7. You STILL have a Calling in Life
Just because you don’t serve a mission, doesn’t mean you can’t change the world. Think of Seth Adam Smith. You can still make a HUGE difference in a world that desperately needs more light.
“Everybody is a genius. But if you judge a fish by its ability to climb a tree, it will live its whole life believing that it is stupid.” [9. It has been brought to my attention that this probably was not said by Albert Einstein – feel free to do more research here if you choose. No matter who said it, most of us probably agree that the principle is true.] You are a Genius. You just may not be a pro at climbing trees, that is OK. Be a pro swimmer. You are here for a reason. Don’t let coming home early (or even not serving a mission at all) take you away from that. You have a song to sing while here on earth. Sing your song. Find your personal mission and do all in your power to accomplish it.

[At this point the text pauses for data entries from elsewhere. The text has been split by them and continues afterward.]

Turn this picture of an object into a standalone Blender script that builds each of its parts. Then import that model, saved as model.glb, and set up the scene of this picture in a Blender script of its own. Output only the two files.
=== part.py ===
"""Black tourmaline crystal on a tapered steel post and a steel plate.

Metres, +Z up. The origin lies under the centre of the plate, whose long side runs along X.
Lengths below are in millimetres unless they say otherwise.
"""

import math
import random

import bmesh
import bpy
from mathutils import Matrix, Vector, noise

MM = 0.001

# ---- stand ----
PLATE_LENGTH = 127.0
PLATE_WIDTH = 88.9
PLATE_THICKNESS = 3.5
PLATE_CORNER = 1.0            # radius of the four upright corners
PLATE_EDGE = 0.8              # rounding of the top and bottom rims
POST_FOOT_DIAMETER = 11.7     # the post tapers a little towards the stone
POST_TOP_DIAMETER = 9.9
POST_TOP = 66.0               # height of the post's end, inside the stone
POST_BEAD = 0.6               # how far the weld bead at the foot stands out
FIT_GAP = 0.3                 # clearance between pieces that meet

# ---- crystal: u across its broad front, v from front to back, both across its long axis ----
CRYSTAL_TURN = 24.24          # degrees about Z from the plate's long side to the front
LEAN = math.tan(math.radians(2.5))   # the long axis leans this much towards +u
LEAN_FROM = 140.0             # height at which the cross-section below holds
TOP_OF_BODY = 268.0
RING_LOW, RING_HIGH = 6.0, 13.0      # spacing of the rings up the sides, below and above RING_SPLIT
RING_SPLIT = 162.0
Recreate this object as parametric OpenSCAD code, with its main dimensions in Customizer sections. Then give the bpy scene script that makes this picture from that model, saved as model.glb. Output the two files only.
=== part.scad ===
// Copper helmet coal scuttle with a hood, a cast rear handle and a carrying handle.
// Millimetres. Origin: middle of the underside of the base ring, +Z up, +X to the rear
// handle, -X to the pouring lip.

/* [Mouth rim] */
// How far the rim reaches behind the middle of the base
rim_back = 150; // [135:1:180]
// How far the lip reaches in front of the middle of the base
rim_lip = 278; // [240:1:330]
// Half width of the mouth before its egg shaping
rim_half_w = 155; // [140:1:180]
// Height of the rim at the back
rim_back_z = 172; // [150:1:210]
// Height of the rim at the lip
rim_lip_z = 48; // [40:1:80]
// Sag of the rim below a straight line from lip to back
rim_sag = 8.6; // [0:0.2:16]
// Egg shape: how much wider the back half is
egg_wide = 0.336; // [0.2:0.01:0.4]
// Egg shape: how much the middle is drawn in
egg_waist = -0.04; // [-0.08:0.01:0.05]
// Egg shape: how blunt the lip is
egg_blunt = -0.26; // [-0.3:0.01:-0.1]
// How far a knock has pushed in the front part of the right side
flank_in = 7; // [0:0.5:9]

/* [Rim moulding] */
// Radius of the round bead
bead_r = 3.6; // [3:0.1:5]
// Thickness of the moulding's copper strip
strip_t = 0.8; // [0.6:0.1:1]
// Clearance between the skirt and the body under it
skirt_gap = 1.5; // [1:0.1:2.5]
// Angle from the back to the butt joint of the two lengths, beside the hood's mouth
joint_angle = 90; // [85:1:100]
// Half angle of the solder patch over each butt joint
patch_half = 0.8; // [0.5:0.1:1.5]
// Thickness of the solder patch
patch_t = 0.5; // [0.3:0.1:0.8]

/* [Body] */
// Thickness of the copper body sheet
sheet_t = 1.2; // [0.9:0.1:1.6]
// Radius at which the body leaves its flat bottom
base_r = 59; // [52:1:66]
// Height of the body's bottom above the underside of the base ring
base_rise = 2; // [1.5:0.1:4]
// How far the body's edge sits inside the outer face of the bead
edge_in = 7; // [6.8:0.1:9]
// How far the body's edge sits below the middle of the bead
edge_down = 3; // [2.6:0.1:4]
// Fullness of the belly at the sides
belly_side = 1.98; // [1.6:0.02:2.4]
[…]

8. Snowman the $80 Champion.
This horse was given up for useless when it was sold. It was a plow horse that seemingly had no future. Not in the eyes of the first owner at least. So Snowman was sold for $80. But what happened? ***SPOILER ALERT*** Snowman became one of the most famous horses in history as a jumping horse. It is an amazing story that I would recommend to anyone who wants to be inspired to remember and reach their highest potential. Read it here. You may feel like Snowman right now, but don’t forget your potential. If you feel like an $80 plow horse, remember that maybe you weren’t made for the plow, you were made to jump. Don’t forget your potential. Be your best self! Don’t worry about what someone else thinks you are made for. You were born to lead. You were born for glory. [10. Listen to this amazing talk – You Were Born to Lead, You Were Born for Glory.]